Does a retailer need to know if a customer bought a carrot or a potato, for example, or is the point of interest that a purchase was made in the grocery department? “You have to pre-screen rather than take everything and sort it out later, because you will come unstuck later,” says Merry.
If the right type of benefits have been chosen and the right technology put in place to run a scheme, then all that is left is to fulfil redemption orders. But it is here that some of the worst difficulties can arise. One of the perennial problems for promotional handling houses is stock levels.
“Because of cost, they are always kept to a minimum. Beforehand you have to guess at redemption levels per item, but consumers are very fickle. It often doesn’t run to expectations,” says Jan Morris, managing director of Mail Marketing (Scotland).

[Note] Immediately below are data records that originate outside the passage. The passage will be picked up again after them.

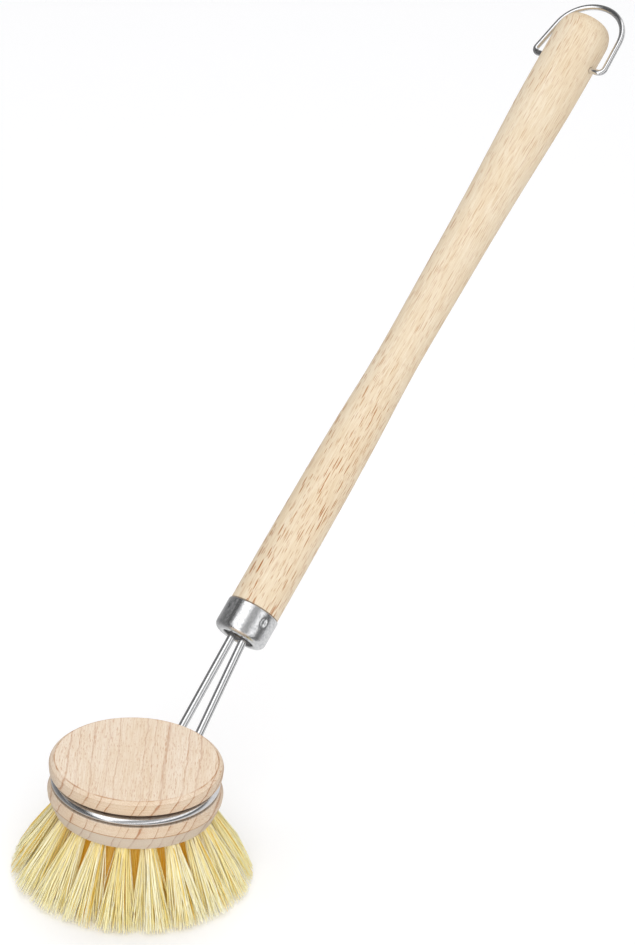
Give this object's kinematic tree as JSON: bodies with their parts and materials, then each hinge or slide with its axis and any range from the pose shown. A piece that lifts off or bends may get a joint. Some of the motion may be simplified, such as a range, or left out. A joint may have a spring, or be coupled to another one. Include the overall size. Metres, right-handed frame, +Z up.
{
  "type": "body dry brush",
  "caption": "Long-handled round brush: a turned wooden handle, a steel ferrule, and a replaceable wooden bristle head that turns in a spring wire ring.",
  "frame": {"origin": "on the head's axis, at the plane of the bristle tips", "axes": "+Z up along the head's axis from the bristle tips to the flat top; +X level, towards the handle's far end; the handle climbs towards +X and +Z"},
  "size_m": [0.2509, 0.0708, 0.2062],
  "materials": {
    "handle_beech": "sanded, unvarnished",
    "head_beech": "sanded, unvarnished",
    "bristle_fibre": "stiff plant fibre, trimmed level",
    "ferrule_steel": "bright plated",
    "wire_steel": "bright drawn",
    "anchor_steel": "plain"
  },
  "bodies": {
    "handle": {"handle": "handle_beech", "ferrule": "ferrule_steel", "head_wire": "wire_steel"},
    "head": {"head_block": "head_beech", "tuft_anchors": "anchor_steel", "tuft_centre": "bristle_fibre", "tuft_inner_1": "bristle_fibre", "tuft_inner_2": "bristle_fibre", "tuft_inner_3": "bristle_fibre", "tuft_inner_4": "bristle_fibre", "tuft_inner_5": "bristle_fibre", "tuft_inner_6": "bristle_fibre", "tuft_middle_1": "bristle_fibre", "tuft_middle_2": "bristle_fibre", "tuft_middle_3": "bristle_fibre", "tuft_middle_4": "bristle_fibre", "tuft_middle_5": "bristle_fibre", "tuft_middle_6": "bristle_fibre", "tuft_middle_7": "bristle_fibre", "tuft_middle_8": "bristle_fibre", "tuft_middle_9": "bristle_fibre", "tuft_middle_10": "bristle_fibre", "tuft_middle_11": "bristle_fibre", "tuft_middle_12": "bristle_fibre", "tuft_outer_1": "bristle_fibre", "tuft_outer_2": "bristle_fibre", "tuft_outer_3": "bristle_fibre", "tuft_outer_4": "bristle_fibre", "tuft_outer_5": "bristle_fibre", "tuft_outer_6": "bristle_fibre", "tuft_outer_7": "bristle_fibre", "tuft_outer_8": "bristle_fibre", "tuft_outer_9": "bristle_fibre", "tuft_outer_10": "bristle_fibre", "tuft_outer_11": "bristle_fibre", "tuft_outer_12": "bristle_fibre", "tuft_outer_13": "bristle_fibre", "tuft_outer_14": "bristle_fibre", "tuft_outer_15": "bristle_fibre", "tuft_outer_16": "bristle_fibre", "tuft_outer_17": "bristle_fibre", "tuft_outer_18": "bristle_fibre"},
    "hang_loop": {"hang_loop": "wire_steel"}
  },
  "joints": [
    {"name": "head_spin", "type": "hinge", "parent": "handle", "child": "head", "pos_m": [0, 0, 0.0317], "axis": [0, 0, 1], "continuous": true},
    {"name": "loop_swing", "type": "hinge", "parent": "handle", "child": "hang_loop", "pos_m": [0.19696, 0.002, 0.19226], "axis": [0, 1, 0], "range_deg": [-159, 141]}
  ]
}
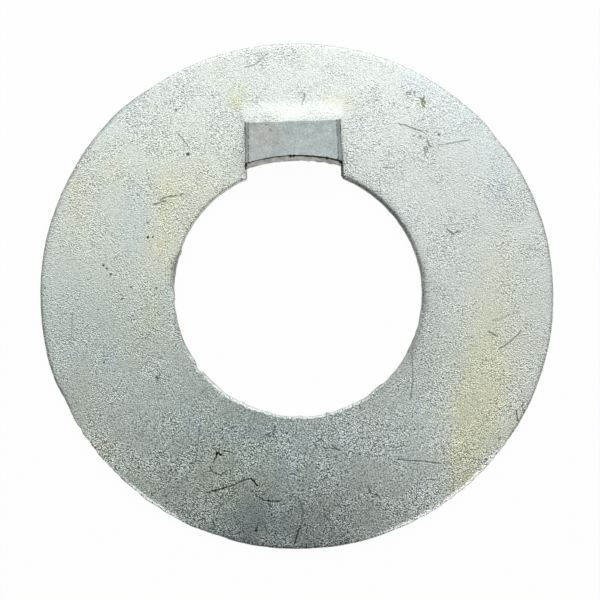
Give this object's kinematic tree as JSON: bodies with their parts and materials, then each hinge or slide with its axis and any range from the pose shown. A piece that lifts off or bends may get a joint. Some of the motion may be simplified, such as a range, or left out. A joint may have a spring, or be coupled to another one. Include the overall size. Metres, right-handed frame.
{
  "type": "tab washer",
  "caption": "Flat round washer with a central bore and an internal lock tab, cut free at the bore's edge and bent up out of its face to key into a slot.",
  "frame": {"origin": "middle of the disc's outline, on its flat back face", "axes": "+Z out of the front face, the side that the tab stands on; +Y from the middle towards the tab; +X across the tab"},
  "size_m": [0.0518, 0.051, 0.0042],
  "materials": {
    "zinc_steel": "zinc plated, dull, lightly stained and scratched"
  },
  "bodies": {
    "root": {"tab_washer": "zinc_steel"}
  },
  "joints": []
}
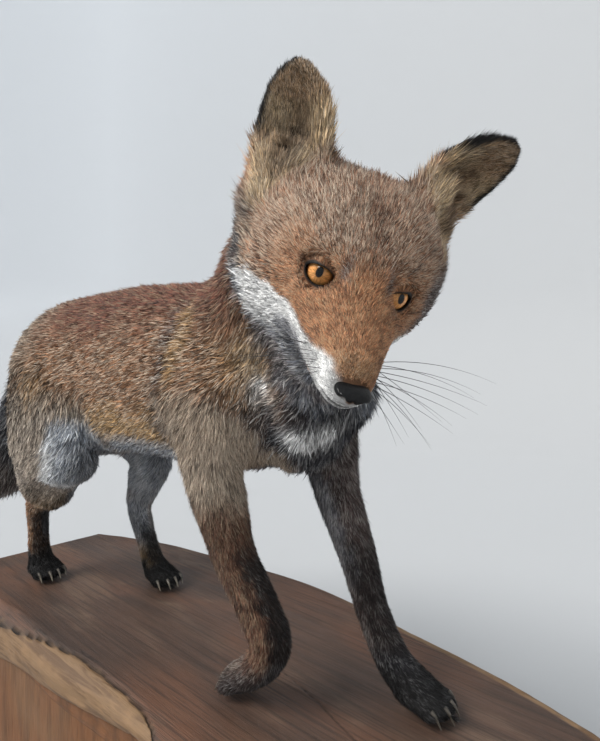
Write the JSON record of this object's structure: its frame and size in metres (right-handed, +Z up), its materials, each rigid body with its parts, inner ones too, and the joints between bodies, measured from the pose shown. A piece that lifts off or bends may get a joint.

This fear of being left with overstock, with its attendant problems of storage and disposal costs, often leads to understocking.
What then happens is that items run out and delay letters have to be sent out. With delivery times on many premiums running into weeks, or even months, this turns a reward into a broken promise. Even if sufficient stock has been ordered in good time, problems await the unwary client.
“Packaging is difficult. Handling houses are often pressed into costing it out before they have seen an item, even buying packaging before the items arrive because orders are coming in,” says Morris.
Some problems can be easily avoided by asking obvious questions – if a product is to be fulfilled in units of four, the premium supplier can ship them to the handling house pre-packed in those numbers. But if it is not asked, it may deliver them in packs of six or 12, requiring costly repackaging.
There are few problems in running loyalty schemes that cannot be resolved and that have not been encountered before.
The difficulties tend to arise when advice is not sought from those who have already had experience, especially technology and handling suppliers. As long as loyalty remains at the top of the agenda, the risk will be high that well-laid plans will founder for lack of a small amount of consultancy. As one supplier warns, running loyalty programmes is like “walking on quicksand”.